Scribbles from a Joy Day to Lake Brunner in Westland

Updated

These are among the most beautiful landscapes on earth, these wide braided  shingled valleys, golden miles of tussock, this canvas of  mountains. We are meandering across Arthur’s Pass, an almost empty road connecting the coastlines of the South Island, four runners from the Sri Chinmoy Marathon Team. Moana comes into view just before sunset, a cluster of holiday baches on the edge of the treacle colored waters; Lake Brunner, tannin-dyed from the earth sap of millennia.

Lake Brunner med

And here, such a commotion of birds, their evening chorus, the rivalry of songsters, of bellbirds, tuis, blackbirds. A weka struts our lawn, a wood pigeon gorges on pollen in the flowering broom tree; all night the signature lapping of this Westland lake, the ancient mantra of its undisturbed silences. Across the darkening lake and beyond the scribble of distant shoreline trees mountains loom, their summits hidden, cloud mantled.

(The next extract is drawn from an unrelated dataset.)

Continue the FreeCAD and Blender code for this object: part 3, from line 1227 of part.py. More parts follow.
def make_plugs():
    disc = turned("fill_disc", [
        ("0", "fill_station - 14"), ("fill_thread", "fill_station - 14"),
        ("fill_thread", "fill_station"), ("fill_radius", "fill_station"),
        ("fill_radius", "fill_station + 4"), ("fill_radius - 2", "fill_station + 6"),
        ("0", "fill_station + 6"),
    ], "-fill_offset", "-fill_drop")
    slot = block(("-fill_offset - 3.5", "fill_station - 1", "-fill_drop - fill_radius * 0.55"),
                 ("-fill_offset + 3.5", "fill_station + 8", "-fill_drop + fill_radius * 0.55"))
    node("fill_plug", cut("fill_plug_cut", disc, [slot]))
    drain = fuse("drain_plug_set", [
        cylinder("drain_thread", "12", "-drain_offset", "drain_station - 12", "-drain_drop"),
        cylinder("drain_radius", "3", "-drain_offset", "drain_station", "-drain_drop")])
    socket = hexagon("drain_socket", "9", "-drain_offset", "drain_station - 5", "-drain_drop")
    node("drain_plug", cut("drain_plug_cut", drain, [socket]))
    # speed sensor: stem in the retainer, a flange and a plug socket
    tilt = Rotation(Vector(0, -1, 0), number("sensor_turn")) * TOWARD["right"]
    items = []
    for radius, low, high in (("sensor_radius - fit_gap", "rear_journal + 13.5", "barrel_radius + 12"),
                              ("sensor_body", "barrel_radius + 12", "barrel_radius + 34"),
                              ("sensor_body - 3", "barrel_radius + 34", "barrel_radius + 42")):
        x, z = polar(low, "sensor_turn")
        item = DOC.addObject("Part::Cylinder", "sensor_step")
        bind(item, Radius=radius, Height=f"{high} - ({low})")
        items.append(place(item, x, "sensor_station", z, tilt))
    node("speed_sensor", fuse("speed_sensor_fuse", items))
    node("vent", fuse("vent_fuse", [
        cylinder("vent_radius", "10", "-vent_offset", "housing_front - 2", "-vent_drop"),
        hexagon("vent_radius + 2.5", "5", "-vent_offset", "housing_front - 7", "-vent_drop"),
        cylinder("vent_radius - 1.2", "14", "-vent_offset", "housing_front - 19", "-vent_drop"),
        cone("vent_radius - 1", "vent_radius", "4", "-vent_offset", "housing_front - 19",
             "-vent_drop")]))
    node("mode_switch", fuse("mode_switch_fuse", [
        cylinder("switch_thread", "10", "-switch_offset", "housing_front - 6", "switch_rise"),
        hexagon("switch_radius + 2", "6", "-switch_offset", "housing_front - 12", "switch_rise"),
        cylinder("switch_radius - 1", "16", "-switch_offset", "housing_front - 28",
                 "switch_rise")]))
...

Sukhajata fries canned beans, creates a rudimentary salad, uncorks kombucha – a fire in the open grate gathers us together in the front room of this old railway cottage. A flurry of wood spiders flee the smoke. Meditating together in the quiet night, only the moreporks heard in the lovely stillness.

At dawn a local tells me of local things as he ties a quail feathered fly to his trout rod, mentions the tangle of logs at the bottom of the lake. 100 years ago they towed  the giant logs from the milled and ravaged forests  by barge across Brunner’s chop, losing many to the lake bottom. They lie there today, 1000 year old monarchs still intact and perfect, swaddled in a balm of mud and leaves, their beautiful flame colored timbers mineralizing in the darkness, awaiting resurrection in some possible future as petrified testament to the sad holocaust of a long gone age.

Keith picks up a greenstone relic on the sand and rock foreshore, an ancient Maori cutting tool, malachite, sharpened unmistakably at both ends. It lies snug in the palm of your hand, perfect, and you feel a sudden kinship across centuries of time – it confers a bond  with a vanished people and you close your eyes as though to  summon  those dead faces of the past.

Later, in pouring rain we climb the steep Carol’s Hut track in the Southern Alps that winds up almost vertically through drenched forest.  2,500 feet above the now distant valley the fog drowns everything from view. How majestic and humbling these stunning mountains – though how unforgiving if you err.